Pour le docteur Francioni qui parle au nom de sa pratique quotidienne, la sédation profonde correspond à une façon de traiter la mort avec humanité .
D’abord et avant tout on privilégie la suppression de la douleur. A ce propos elle expliquera que l’arrêt de l’hydratation n’est pas, comme on a pu l’entendre ici ou là, douloureuse. Au contraire l’hydratation peut encombrer le patient, lui donner des oedèmes.
Si l’on est au bout de « l’arsenal thérapeutique », l’impératif est de soulager le patient. « C’est le patient qui est la boussole » .

« L’humanité -nous dira Sophie Francioni -ce n’est pas donner la mort à quelqu’un, c’est respecter le cheminement de la vie jusqu’à la fin » .

Autre garde-fou, la notion de court terme. On ne sédate que quelques heures et quelques jours.
L’enjeu est de préparer la famille, de rassurer, d’expliquer. A partir du moment où on supprime les symptômes, la douleur, où on dénoue les tensions nées de la complexité de la situation familiale, les choses sont notablement apaisées.

Selon le docteur Francioni le problème ne réside pas dans l’ insuffisance de la loi mais plutôt dans le fait qu’elle est insuffisamment appliquée.
Ainsi les Directives anticipées font -elles partie de ce qui, dans la loi Leonetti, est mal connue . La désignation de la personne de confiance, porte-parole du patient trouve davantage d’écho, d’autant que c’est un critère de qualité de l’hôpital.

Pour Sophie Francioni L’urgence est que soient donnés les moyens aux soins palliatifs de remplir leurs missions : il faut davantage d’unités de soins et d’équipes mobiles intervenant à domicile et dans les Ehpads. L’urgence, insiste-t-elle ,est aussi de former à cette expertise que nécessite le soin palliatif.

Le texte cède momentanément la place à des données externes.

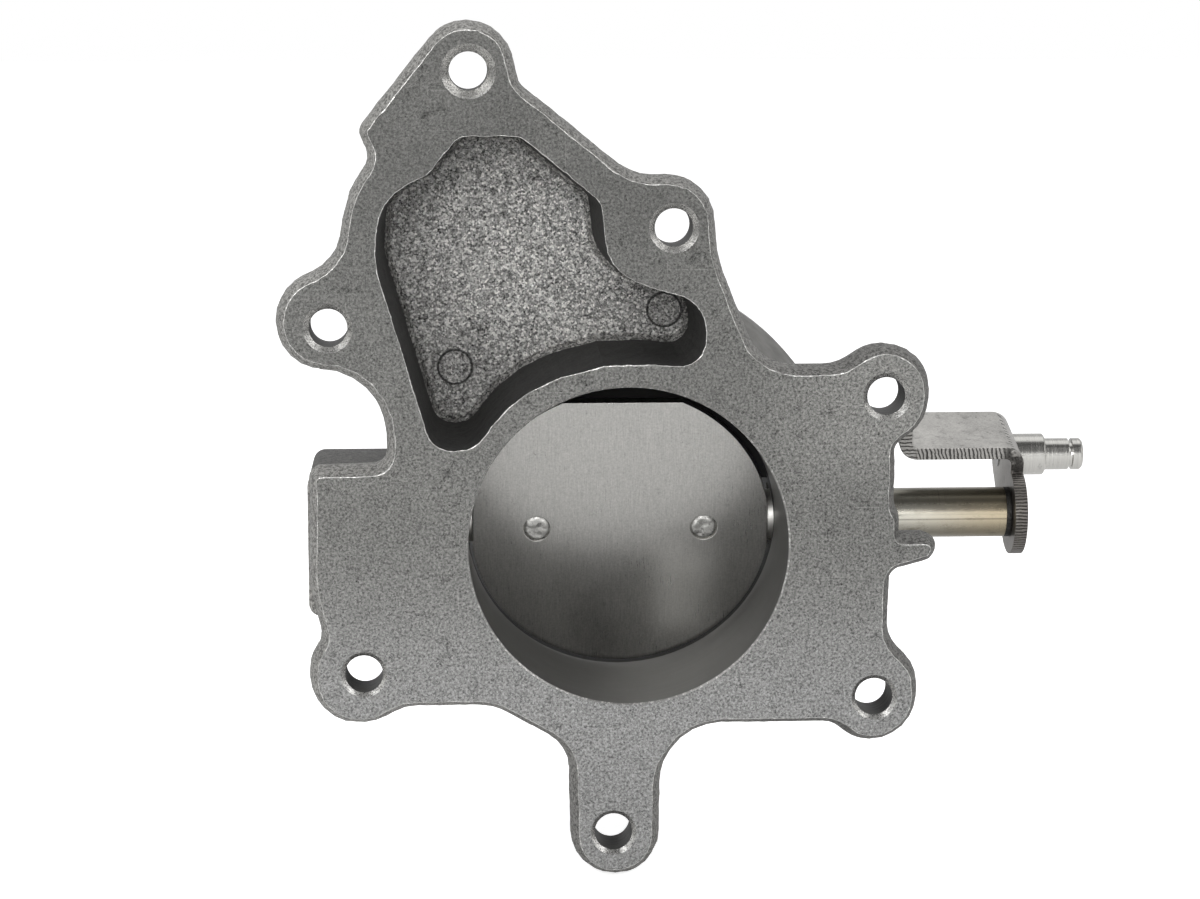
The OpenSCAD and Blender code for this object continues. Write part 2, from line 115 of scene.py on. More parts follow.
class Value:
    """A shader socket that can be used in sums, so that a mask is written as one expression."""

    def __init__(self, shader, socket):
        self.shader = shader
        self.socket = socket

    def math(self, operation, other=None, third=None):
        inputs = [v for v in (self, other, third) if v is not None]
        return self.shader.node("ShaderNodeMath", {"operation": operation}, dict(enumerate(inputs)))

    def __add__(self, other):
        return self.math("ADD", other)

    def __sub__(self, other):
        return self.math("SUBTRACT", other)

    def __mul__(self, other):
        return self.math("MULTIPLY", other)

    def __rsub__(self, other):
        return self.math("MULTIPLY_ADD", -1.0, other)

    __radd__ = __add__
    __rmul__ = __mul__

    def power(self, exponent):
        return self.math("POWER", exponent)

    def absolute(self):
        return self.math("ABSOLUTE")

    def clamped(self):
        return self.shader.node("ShaderNodeClamp", {}, {"Value": self})

    def ramp(self, low, high):
        """0 below low, 1 above high, smooth between them. low may be the larger one."""
        return self.shader.node("ShaderNodeMapRange", {"interpolation_type": "SMOOTHSTEP"},
                                {"Value": self, "From Min": low, "From Max": high})


class Shader:
    """One material: its nodes, the object's coordinates, and the surface itself."""

    def __init__(self, name, **surface):
        self.material = bpy.data.materials.new(name)
        self.material.use_nodes = True
        self.tree = self.material.node_tree
        self.surface = self.tree.nodes["Principled BSDF"]
        for socket, number in surface.items():
            self.surface.inputs[socket.replace("_", " ").title()].default_value = number
        self.place = self.node("ShaderNodeTexCoord", {}, {}, "Object")

    def node(self, kind, settings, inputs, output=0):
        made = self.tree.nodes.new(kind)
        for setting, value in settings.items():
            setattr(made, setting, value)
        for socket, value in inputs.items():
            self.feed(made.inputs[socket], value)
        return Value(self, made.outputs[output])

    def feed(self, socket, value):
        if isinstance(value, Value):
            self.tree.links.new(value.socket, socket)
        elif socket.type == "RGBA" and len(value) == 3:
            socket.default_value = (*value, 1)
        else:
            socket.default_value = value

    def axis(self, name):
        """The place along one axis, in metres."""
        return self.node("ShaderNodeSeparateXYZ", {}, {0: self.place}, name)

    def facing(self, name):
        """How far the surface looks along one axis of the object, from -1 to 1."""
        normal = self.node("ShaderNodeTexCoord", {}, {}, "Normal")
        return self.node("ShaderNodeSeparateXYZ", {}, {0: normal}, name)

    def stretched(self, scale, turn=(0, 0, 0), move=(0, 0, 0)):
        """The place, scaled to cells for each millimetre and direction."""
        per_metre = tuple(1000 * s for s in scale)
        return self.node("ShaderNodeMapping", {}, {"Vector": self.place, "Location": move, "Rotation": turn,
                                                   "Scale": per_metre})

    def noise(self, cell, detail, roughness=0.55, stretch=(1, 1, 1), turn=(0, 0, 0), move=(0, 0, 0)):
        """Soft noise from 0 to 1 whose blotches are about cell millimetres wide."""
        scale = tuple(s / cell for s in stretch)
        return self.node("ShaderNodeTexNoise", {}, {"Vector": self.stretched(scale, turn, move),
                                                    "Scale": 1.0, "Detail": detail, "Roughness": roughness})

    def cells(self, cell, output="Distance", move=(0, 0, 0)):
        """Grains about cell millimetres wide: how far each place is from its grain's middle, or a colour."""
        place = self.stretched((1 / cell,) * 3, move=move)
        return self.node("ShaderNodeTexVoronoi", {}, {"Vector": place, "Scale": 1.0}, output)

    def grains(self, cell, move=(0, 0, 0)):
        """A level from 0 to 1 that changes from grain to grain."""
        return self.node("ShaderNodeSeparateColor", {}, {0: self.cells(cell, "Color", move)}, 0)

    def mix(self, share, first, second):
        """Colour first where share is 0, second where it is 1."""
        return self.node("ShaderNodeMix", {"data_type": "RGBA"}, {0: share, 6: first, 7: second}, 2)

    def tinted(self, level, tint):
        """A level times a tint."""
        return self.mix(level, (0, 0, 0), tint)

    def relief(self, height, depth_mm, strength):
        """Bumps of this height field, which runs from 0 to 1, depth_mm from bottom to top."""
        bump = self.node("ShaderNodeBump", {}, {"Strength": strength, "Distance": depth_mm * MM,
                                                "Height": height}, "Normal")
        self.feed(self.surface.inputs["Normal"], bump)

    def paint(self, colour, roughness=None, metallic=None):
        """Gives the surface what varies over it, and returns the finished material."""
        for socket, value in (("Base Color", colour), ("Roughness", roughness), ("Metallic", metallic)):
            if value is not None:
                self.feed(self.surface.inputs[socket], value)
        return self.material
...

Nous avons eu la chance de rencontrer une femme médecin pleine d’humanité, personnellement engagée dans un métier difficile et qui a bien voulu nous accorder de son temps pour répondre à toutes nos questions et interrogations.
Nous garderons en mémoire une des dernières phrases qu ‘elle a prononcée :
« Je fais ce métier non pas pour guérir mais pour soigner ».